Sent from my SM-G925V using Tapatalk


----------



## Kidvegas (Oct 17, 2016)

@UBC03. Thank you 

Sent from my iPhone using Tapatalk


----------



## HighRockiesPuffer (Nov 8, 2016)

I got a nice laugh outta seeing the pack of swisher in the mix 😁

Sent from my LG-D850 using Tapatalk


----------



## csk415 (Sep 6, 2016)

@WABOOM is a class act. Nice bomb. He sent some dang good smokes.


----------



## csk415 (Sep 6, 2016)

Kidvegas said:


> Spectacular @*WABOOM* killer haul.
> 
> Im a serious Nube when it comes to the Bomb and PIF thing. Any info from you fellow BOTL'S would be appreciated..
> 
> Sent from my iPhone using Tapatalk


 @Kidvegas check the members profile page. some list their mailing address.


----------



## Kidvegas (Oct 17, 2016)

@csk415. Thank you 

Sent from my iPhone using Tapatalk


----------



## JDom58 (Jul 27, 2015)

@WABOOM what a great hit! bet this poor guys mailbox was totally annihilated :vs_laugh:


----------



## WABOOM (Oct 15, 2015)

that pack of Swisher's is a bit of slut. She's been passed around.


----------



## HighRockiesPuffer (Nov 8, 2016)

WABOOM said:


> that pack of Swisher's is a bit of slut. She's been passed around.


That's funny  but is she more of a tease, since no ones opened her up?

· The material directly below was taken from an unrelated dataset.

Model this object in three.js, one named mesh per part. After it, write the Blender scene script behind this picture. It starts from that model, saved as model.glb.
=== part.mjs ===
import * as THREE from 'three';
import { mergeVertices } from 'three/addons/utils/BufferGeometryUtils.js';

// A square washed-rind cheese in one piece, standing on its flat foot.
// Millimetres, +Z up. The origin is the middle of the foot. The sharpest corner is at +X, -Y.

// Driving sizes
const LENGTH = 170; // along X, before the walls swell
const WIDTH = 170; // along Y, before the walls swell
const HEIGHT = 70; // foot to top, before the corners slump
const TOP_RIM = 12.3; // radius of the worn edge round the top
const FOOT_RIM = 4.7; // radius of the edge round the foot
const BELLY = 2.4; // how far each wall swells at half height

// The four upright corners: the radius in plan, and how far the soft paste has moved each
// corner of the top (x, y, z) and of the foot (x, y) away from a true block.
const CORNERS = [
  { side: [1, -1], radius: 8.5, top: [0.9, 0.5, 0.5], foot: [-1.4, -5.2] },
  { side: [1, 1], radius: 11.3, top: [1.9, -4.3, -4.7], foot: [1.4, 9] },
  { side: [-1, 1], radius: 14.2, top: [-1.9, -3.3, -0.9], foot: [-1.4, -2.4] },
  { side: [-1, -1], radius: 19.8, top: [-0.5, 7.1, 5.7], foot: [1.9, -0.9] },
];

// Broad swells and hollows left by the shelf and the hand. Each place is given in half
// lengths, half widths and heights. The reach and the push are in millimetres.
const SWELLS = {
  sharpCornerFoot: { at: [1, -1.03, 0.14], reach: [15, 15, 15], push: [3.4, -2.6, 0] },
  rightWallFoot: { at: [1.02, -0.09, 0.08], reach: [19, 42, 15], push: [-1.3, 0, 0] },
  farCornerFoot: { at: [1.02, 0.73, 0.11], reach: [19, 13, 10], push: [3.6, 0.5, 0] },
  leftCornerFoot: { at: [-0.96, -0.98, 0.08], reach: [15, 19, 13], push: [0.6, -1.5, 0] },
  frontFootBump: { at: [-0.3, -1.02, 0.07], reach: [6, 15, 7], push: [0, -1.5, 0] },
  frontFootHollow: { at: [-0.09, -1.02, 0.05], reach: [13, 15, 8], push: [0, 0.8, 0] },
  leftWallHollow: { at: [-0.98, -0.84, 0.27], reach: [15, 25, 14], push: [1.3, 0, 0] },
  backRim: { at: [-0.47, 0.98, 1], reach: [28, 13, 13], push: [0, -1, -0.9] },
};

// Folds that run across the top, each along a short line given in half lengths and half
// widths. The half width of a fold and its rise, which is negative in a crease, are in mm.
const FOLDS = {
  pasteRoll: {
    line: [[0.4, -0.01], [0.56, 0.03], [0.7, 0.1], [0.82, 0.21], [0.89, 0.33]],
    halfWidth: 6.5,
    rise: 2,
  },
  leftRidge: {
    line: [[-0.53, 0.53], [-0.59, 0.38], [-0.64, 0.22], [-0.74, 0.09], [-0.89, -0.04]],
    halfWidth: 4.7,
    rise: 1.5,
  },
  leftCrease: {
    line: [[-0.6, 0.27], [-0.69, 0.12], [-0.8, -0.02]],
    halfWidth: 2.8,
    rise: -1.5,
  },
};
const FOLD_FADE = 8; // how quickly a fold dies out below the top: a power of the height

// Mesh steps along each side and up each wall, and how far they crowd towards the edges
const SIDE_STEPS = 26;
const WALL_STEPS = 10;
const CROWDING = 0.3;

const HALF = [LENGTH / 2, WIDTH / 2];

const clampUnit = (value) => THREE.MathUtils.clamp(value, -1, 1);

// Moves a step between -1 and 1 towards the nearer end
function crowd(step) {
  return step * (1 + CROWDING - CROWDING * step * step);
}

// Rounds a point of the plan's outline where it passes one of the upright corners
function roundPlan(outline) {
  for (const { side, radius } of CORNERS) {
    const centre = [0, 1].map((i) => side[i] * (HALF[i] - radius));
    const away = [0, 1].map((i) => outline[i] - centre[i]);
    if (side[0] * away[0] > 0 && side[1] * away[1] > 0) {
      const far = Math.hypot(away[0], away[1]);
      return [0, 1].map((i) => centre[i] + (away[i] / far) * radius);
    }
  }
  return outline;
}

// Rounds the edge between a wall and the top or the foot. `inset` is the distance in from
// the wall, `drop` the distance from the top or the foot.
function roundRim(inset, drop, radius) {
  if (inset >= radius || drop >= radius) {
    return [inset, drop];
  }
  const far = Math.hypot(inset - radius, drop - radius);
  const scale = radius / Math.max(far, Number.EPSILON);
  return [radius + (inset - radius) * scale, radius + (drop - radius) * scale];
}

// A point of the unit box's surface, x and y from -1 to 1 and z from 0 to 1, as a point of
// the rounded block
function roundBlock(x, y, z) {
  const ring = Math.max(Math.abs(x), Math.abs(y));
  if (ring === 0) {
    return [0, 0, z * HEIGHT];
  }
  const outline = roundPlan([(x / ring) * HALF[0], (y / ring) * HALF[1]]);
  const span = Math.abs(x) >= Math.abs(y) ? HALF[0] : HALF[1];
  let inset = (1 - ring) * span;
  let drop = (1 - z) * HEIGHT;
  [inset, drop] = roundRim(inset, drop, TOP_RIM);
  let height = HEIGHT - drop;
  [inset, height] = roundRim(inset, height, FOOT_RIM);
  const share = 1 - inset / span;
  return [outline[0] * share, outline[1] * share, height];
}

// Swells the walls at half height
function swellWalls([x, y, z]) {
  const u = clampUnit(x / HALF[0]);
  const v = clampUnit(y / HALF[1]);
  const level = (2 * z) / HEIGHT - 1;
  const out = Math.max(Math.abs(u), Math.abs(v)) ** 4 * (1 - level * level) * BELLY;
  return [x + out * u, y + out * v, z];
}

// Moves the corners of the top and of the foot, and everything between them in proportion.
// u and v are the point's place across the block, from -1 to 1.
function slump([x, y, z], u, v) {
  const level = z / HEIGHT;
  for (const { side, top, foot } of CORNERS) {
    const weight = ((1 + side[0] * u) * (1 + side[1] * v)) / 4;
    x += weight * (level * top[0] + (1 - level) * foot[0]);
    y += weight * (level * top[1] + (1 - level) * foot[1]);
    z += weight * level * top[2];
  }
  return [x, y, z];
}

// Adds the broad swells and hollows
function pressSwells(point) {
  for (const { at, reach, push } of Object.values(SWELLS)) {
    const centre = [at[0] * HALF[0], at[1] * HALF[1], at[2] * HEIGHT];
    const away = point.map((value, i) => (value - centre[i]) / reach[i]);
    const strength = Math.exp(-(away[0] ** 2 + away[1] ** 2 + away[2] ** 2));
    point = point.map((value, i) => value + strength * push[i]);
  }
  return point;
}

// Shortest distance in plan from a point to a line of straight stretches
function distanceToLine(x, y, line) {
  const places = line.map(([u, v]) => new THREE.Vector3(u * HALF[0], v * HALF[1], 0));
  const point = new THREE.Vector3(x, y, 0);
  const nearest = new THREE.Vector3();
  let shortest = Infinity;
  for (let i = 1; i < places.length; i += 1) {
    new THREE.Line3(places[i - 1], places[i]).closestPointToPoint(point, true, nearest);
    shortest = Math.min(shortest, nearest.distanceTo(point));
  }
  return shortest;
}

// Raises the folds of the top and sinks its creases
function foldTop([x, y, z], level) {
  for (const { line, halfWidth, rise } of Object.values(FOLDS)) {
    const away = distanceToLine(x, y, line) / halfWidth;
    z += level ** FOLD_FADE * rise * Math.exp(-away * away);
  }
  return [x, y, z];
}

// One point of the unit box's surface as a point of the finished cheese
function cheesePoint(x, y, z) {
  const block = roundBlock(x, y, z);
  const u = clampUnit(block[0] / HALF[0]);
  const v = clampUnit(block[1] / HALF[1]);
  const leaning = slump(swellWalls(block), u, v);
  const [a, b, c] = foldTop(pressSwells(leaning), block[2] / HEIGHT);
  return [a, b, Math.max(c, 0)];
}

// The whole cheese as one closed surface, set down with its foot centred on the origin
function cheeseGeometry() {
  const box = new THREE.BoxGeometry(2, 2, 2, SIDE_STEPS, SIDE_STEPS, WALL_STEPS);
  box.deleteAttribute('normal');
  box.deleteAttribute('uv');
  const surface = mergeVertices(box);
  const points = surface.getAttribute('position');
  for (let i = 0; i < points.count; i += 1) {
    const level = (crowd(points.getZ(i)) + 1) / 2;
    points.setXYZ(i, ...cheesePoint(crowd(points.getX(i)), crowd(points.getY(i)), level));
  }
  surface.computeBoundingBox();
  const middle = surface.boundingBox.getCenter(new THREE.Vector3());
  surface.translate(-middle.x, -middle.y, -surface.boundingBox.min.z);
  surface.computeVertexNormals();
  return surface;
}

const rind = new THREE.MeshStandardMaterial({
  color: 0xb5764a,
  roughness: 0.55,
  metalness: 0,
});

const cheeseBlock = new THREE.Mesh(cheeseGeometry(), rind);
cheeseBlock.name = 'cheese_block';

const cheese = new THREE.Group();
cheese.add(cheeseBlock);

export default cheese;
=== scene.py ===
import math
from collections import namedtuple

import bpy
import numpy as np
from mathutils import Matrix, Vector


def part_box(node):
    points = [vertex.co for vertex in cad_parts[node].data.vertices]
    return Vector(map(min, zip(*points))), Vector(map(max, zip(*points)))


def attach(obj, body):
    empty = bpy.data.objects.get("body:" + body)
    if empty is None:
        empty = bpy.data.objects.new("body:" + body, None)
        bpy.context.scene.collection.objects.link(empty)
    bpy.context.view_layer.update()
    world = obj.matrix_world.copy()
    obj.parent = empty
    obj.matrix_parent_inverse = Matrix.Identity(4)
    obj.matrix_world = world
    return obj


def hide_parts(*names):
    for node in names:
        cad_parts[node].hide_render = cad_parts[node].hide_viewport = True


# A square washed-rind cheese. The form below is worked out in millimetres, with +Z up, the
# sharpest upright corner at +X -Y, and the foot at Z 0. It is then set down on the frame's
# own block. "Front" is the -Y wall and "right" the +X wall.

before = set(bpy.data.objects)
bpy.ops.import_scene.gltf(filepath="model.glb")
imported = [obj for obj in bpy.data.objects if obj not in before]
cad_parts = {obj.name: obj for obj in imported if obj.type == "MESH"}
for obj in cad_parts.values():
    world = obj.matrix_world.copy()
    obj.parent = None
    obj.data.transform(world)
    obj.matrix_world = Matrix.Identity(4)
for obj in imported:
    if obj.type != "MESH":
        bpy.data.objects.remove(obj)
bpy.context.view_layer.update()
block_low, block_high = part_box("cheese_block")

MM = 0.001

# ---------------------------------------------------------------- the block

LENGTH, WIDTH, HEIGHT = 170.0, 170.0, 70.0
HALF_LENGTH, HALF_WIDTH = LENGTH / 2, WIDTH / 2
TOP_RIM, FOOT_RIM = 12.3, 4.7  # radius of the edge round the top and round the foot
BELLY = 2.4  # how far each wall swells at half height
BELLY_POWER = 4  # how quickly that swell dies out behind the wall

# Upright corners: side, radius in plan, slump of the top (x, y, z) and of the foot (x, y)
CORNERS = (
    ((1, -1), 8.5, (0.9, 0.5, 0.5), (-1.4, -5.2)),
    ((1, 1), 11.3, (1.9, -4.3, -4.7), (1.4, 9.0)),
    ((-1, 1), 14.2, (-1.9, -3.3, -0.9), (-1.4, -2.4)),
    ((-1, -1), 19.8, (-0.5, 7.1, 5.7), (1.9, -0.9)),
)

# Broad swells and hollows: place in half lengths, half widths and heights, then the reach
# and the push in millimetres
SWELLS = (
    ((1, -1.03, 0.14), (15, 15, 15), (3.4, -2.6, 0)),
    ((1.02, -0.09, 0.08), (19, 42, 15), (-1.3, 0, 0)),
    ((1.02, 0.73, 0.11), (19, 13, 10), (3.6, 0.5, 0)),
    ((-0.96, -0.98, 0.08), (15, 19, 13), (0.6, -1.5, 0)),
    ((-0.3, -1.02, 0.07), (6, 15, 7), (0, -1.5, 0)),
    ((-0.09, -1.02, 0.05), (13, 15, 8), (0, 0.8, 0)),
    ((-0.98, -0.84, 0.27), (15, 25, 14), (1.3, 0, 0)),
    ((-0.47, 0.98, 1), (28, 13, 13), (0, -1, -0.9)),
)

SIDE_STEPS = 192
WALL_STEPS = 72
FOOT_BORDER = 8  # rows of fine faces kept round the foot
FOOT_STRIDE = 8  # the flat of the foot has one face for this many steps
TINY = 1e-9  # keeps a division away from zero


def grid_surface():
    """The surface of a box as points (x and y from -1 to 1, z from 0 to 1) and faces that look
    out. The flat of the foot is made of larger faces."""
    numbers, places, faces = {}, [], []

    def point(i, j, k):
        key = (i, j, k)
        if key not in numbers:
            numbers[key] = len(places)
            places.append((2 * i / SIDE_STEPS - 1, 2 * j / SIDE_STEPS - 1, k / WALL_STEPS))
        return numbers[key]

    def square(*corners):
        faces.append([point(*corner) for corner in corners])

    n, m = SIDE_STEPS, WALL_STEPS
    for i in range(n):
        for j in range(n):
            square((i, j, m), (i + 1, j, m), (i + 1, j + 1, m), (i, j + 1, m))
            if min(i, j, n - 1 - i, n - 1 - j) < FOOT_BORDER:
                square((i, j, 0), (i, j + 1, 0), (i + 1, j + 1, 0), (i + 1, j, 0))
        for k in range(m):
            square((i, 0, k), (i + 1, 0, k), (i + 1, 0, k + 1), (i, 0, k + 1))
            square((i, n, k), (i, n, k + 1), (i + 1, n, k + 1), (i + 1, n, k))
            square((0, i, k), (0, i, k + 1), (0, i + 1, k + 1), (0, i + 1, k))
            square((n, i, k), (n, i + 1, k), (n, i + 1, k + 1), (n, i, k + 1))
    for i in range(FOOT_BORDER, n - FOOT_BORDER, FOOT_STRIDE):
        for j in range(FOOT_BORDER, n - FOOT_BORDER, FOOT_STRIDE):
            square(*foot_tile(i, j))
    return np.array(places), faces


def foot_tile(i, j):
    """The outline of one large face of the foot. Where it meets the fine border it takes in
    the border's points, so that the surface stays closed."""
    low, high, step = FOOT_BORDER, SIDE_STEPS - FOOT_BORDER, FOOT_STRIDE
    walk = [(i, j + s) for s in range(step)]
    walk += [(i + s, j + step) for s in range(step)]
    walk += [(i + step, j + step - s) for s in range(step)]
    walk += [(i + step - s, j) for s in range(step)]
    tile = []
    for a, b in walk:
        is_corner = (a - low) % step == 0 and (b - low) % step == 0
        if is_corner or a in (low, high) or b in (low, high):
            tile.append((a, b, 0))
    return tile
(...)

Sent from my LG-D850 using Tapatalk


----------



## WABOOM (Oct 15, 2015)

Yes I guess you would be right about that!!! LOL


----------



## poppajon75 (Apr 10, 2016)

HighRockiesPuffer said:


> That's funny  but is she more of a tease, since no ones opened her up?
> 
> Sent from my LG-D850 using Tapatalk


She was more like some arm candy. Classy lady 

Sent from my SPH-L710 using Tapatalk


----------



## csk415 (Sep 6, 2016)

poppajon75 said:


> She was more like some arm candy. Classy lady
> 
> Sent from my SPH-L710 using Tapatalk


That's the friend you take to the bar to make you look better.


----------



## csk415 (Sep 6, 2016)

Brotherhood of the traveling Swisher Sweets. Where are they going to land next????


----------



## HighRockiesPuffer (Nov 8, 2016)

I don't think I've ever smoked a swisher without cutting gutting and rerolling it, used to smoke black & milds tho

Sent from my LG-D850 using Tapatalk


----------



## SoCal Gunner (Apr 7, 2016)

Awesome hit - love the hat! 

LOL @ the Swishers... I've got some grapes from AZ330FZL that are begging to be "regifted".


----------



## WABOOM (Oct 15, 2015)

HighRockiesPuffer said:


> I don't think I've ever smoked a swisher without cutting gutting and rerolling it, used to smoke black & milds tho
> 
> Sent from my LG-D850 using Tapatalk


ha, in the car wash so no one can roll the windows down.


----------



## HighRockiesPuffer (Nov 8, 2016)

WABOOM said:


> ha, in the car wash so no one can roll the windows down.


 most deffintly

Sent from my LG-D850 using Tapatalk


----------



## SoCal Gunner (Apr 7, 2016)

waboom said:


> ha, in the car wash so no one can roll the windows down.


lmao


----------



## poppajon75 (Apr 10, 2016)

SoCal Gunner said:


> Awesome hit - love the hat!
> 
> LOL @ the Swishers... I've got some grapes from AZ330FZL that are begging to be "regifted".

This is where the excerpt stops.